Teaching business skills to everyone
While thinking about what business to build next and how to build what Ari started calling a “community business,” he stumbled upon the concept of open book management, which states every employee should be able to see and know as much as possible about how the business operates.
Using a sports metaphor to explain how open book management works, Ari explained that the “players” (staff) often aren’t told how the business works, which leads to misaligned incentives. For example, a staff that doesn’t understand business numbers are happy on a slow day because it means their work is a bit easier. However, too many slow days will kill a business.
“They don’t know the score, and then if the team wins or loses, they don’t really get anything,” said Ari. If they do get something, it’s generally in a very paternalistic sort of ‘nice job honey, here’s fifty bucks.’”
Ari and Paul wanted to build their business differently, with employees understanding the business and rooting for its success. That’s where open book management came in. The pair shared the business’ numbers and educated people on how the business actually operates, showing top line revenue all the way down to bottom line profits.
“We teach people how business works, we teach them the difference between cashflow and sales, we teach them the difference between cashflow and profit,” said Ari.
A broken plate and a fry for your thoughts
Detractors of open book management say that giving away too much financial information about the business will drive employees away or risk your competitive position. Ari and Paul say they’ve experienced the opposite: people have become more innovative and aligned to business goals now that they have all the information.
“Performance is better when people understand – this is a huge one – the cost of what it means to drop something and break it,” said Ari. “The average frontline employee in most organizations is like, ‘Whatever man, they got so much money, who cares if I dropped 10 plates.’ Whereas here, they see how small the margins really are.”
Being honest about a broken plate is not about punishment – Ari is the first to admit he’s dropped many in his time with Zingerman’s – but instead, it’s about being conscious.

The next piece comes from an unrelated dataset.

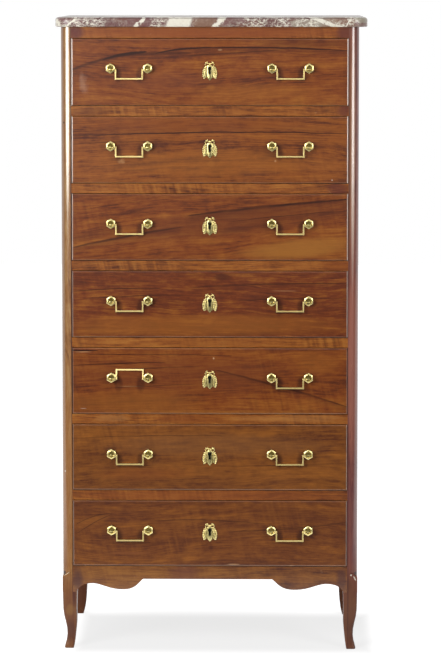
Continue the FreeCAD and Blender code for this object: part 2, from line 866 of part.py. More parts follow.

For example, if the company has to replace hundreds of broken plates throughout the year, that creates an additional expense that reduces the ability to donate to charity or deliver a profit share to employees.
Beyond clear costs like a broken plate, open book management also helped Zingerman’s Roadhouse, a classic American diner, come up with an innovative solution when it was facing skyrocketing food costs.
Everyone could see rising food costs in the books, so the team huddled together to think about possible solutions.
There were lots of great ideas, but the winning idea came from a Dishwasher at the restaurant. He noticed that he often had to throw out significant amounts of french fries before washing dishes. After taste testing and verifying the fries tasted good, the team realized it was likely because portions were too big for some people. In response, the team brainstormed a solution: cut the regular fry portion in half, but offer free refills to anyone who enjoyed the previous, larger portion.
“This is a great example because it’s win-win-win; you’re spending less money [and] everybody gets excited that they could get a free refill,” said Ari. “… It actually enhances their experience culinarily and emotionally. It saved money for the business, it made the guest experience better, and it raised the bar on quality.”
A Zingerman’s for everyone
Thinking back to that conversation in 1993 where he pushed back on franchising, Ari is still happy he made that choice. Now, Zingerman’s community of brands has its original deli, a roadhouse, multiple other restaurants, a catering business, and even a training company that works with other businesses that want to embrace open book management.
While he might have made more money if he franchised out the Zingerman’s deli brand, focusing on a broader vision and a deeper “why” powered by open book management, the company was able to sustainably grow and run multiple profitable food services businesses, an extraordinary feat in the small business world.
And regardless of money, Ari is focused on quality and uniqueness, which is something he just doesn’t see as possible with a massive franchise model.
“My experience of that everywhere in the world is the first one’s awesome, the second one’s not bad, the fourth one is fine, and the eighth one, it’s like stopping at Starbucks,” said Ari. “I’m not cutting on Starbucks, that’s their vision and they’re entitled to go after what they want to do, but it just wasn’t work I wanted to be part of.”